2013(7) ALL MR 455
IN THE HIGH COURT OF JUDICATURE AT BOMBAY
B.P. DHARMADHIKARI, J.
Pune Municipal Corporation Vs. Dhanraj Tarachand Sankala & Sons
Writ Petition No.4108 of 1994
19th December, 2012
Petitioner Counsel: Mr. Abhijit Kulkarni
Respondent Counsel: Mr. Hemant Ghadigaonkar
Pune Municipal Corporation Act (1959), S.406 - Appeal - Challenge to the assestment of rateable value of plot - Appellate court allowed the challenge holding that assessment of appellant's plot was exorbitant and not proportionate to assessment of adjacent plot - What was wrong in the process adopted by Municipal Corp., not pointed out - Record and proceedings of Municipal Corp. in relation to assessment, not called for - Held, merely because two plots are adjacent, assessment need not be same - Order of appellate court, unsustainable - Appeal restored back for fresh disposal. (Paras 4, 5)
2. Contention of the learned counsel for the Petitioner is that the Appeal has been decided only after appreciation of evidence adduced by the Respondent-landlord and without finding any fault with the process of assessment adopted by the Petitioner. He is seeking support from the Judgment dated 18.1.2011 in Writ Petition No.5279 of 1993 to urge that the rateable value can be worked out by taking into account the market value of the property i.e. by capital value method. Similarly, Judgment dated 23.11.2012 delivered in Writ Petition No.133 of 1996 is relied upon to urge that without calling for records and proceedings of Municipal corporation in relation to impugned assessment appeal could not have been decided.

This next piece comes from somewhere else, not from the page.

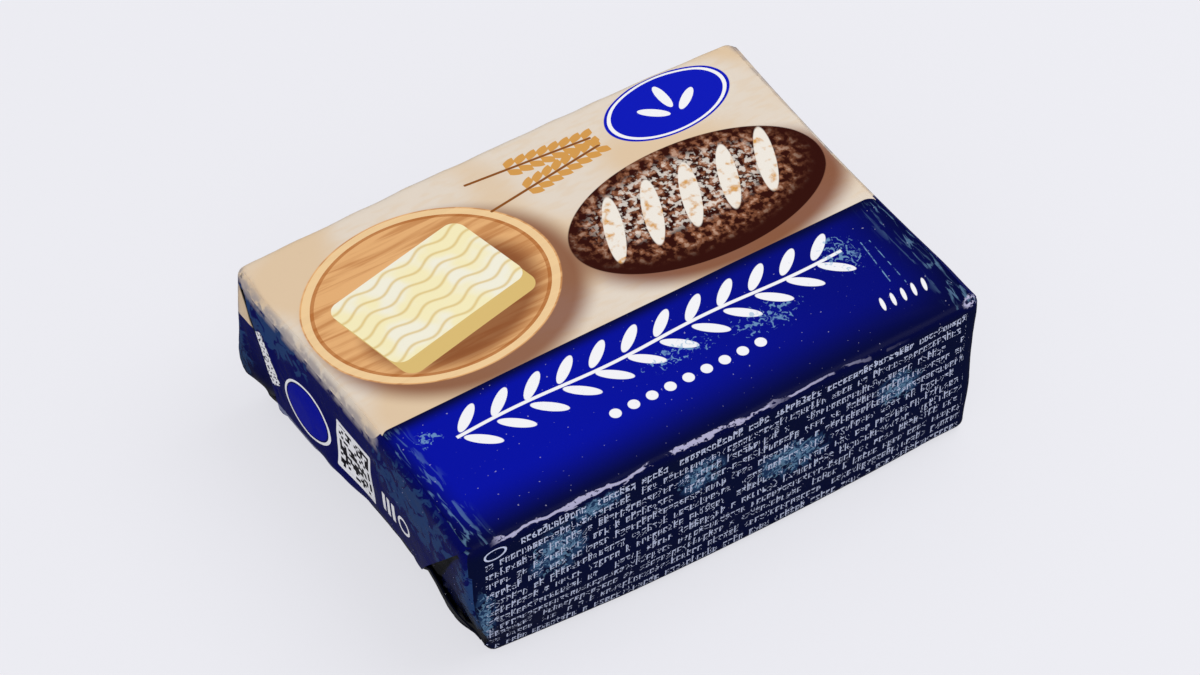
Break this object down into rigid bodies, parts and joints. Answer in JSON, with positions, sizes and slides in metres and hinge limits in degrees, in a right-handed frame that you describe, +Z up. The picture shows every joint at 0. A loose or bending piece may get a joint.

3. Mr. Ghadigaonkar for Respondents supports the impugned order. He points out that the Petitioner was given due opportunity and has been heard before delivering the impugned judgment. He has invited attention of the Court to show as to how there is apparent contradiction in the rateable value of the property situated in close proximity. He therefore prays for dismissal of the Writ Petition.
4. A perusal of the impugned judgment reveals that by assessment order dated 5.7.1991 the rateable value of the Respondent's property was fixed at Rs.8950/- and that order was questioned in Municipal Appeal No.221 of 1991 under section 406 of the Pune Municipal Corporation Act, 1959. The Respondents adduced evidence and pointed out that the adjacent property i.e. plot No.271 was also assessed by the same Municipal Corporation and its rateable was fixed at Rs.2600/-. The total construction on the said plot was 1500 sq feet. The Court has noted that construction on the appellant's plot before it was only 720 sq.ft. It is therefore found in such situation determination of rateable value at Rs.8950 was exhorbitant and RV of present plot of appellant ought to have been fixed proportionately. It fixed it at Rs.1300/- with effect from 1.4.1991. What was wrong with the process followed by the present Petitioner while determining the rateable value of Respondent's property is also not disclosed. The Judgment does not show that R and P of the Municipal Corporation in relation to exercise of assessment of property on plot No.145 was not called for. Merely because two properties are situated adjacent to each other, their assessment need not be the same.
5. In this situation, in the light of the Judgments cited by learned counsel for the Petitioner, I find that the said Judgment unsustainable. The Judgment dated 30.11.1993 in Municipal Appeal No.221 of 1991 is set aside and Appeal is restored back to the file of the Small Causes Court, Pune for its fresh trial in accordance with law.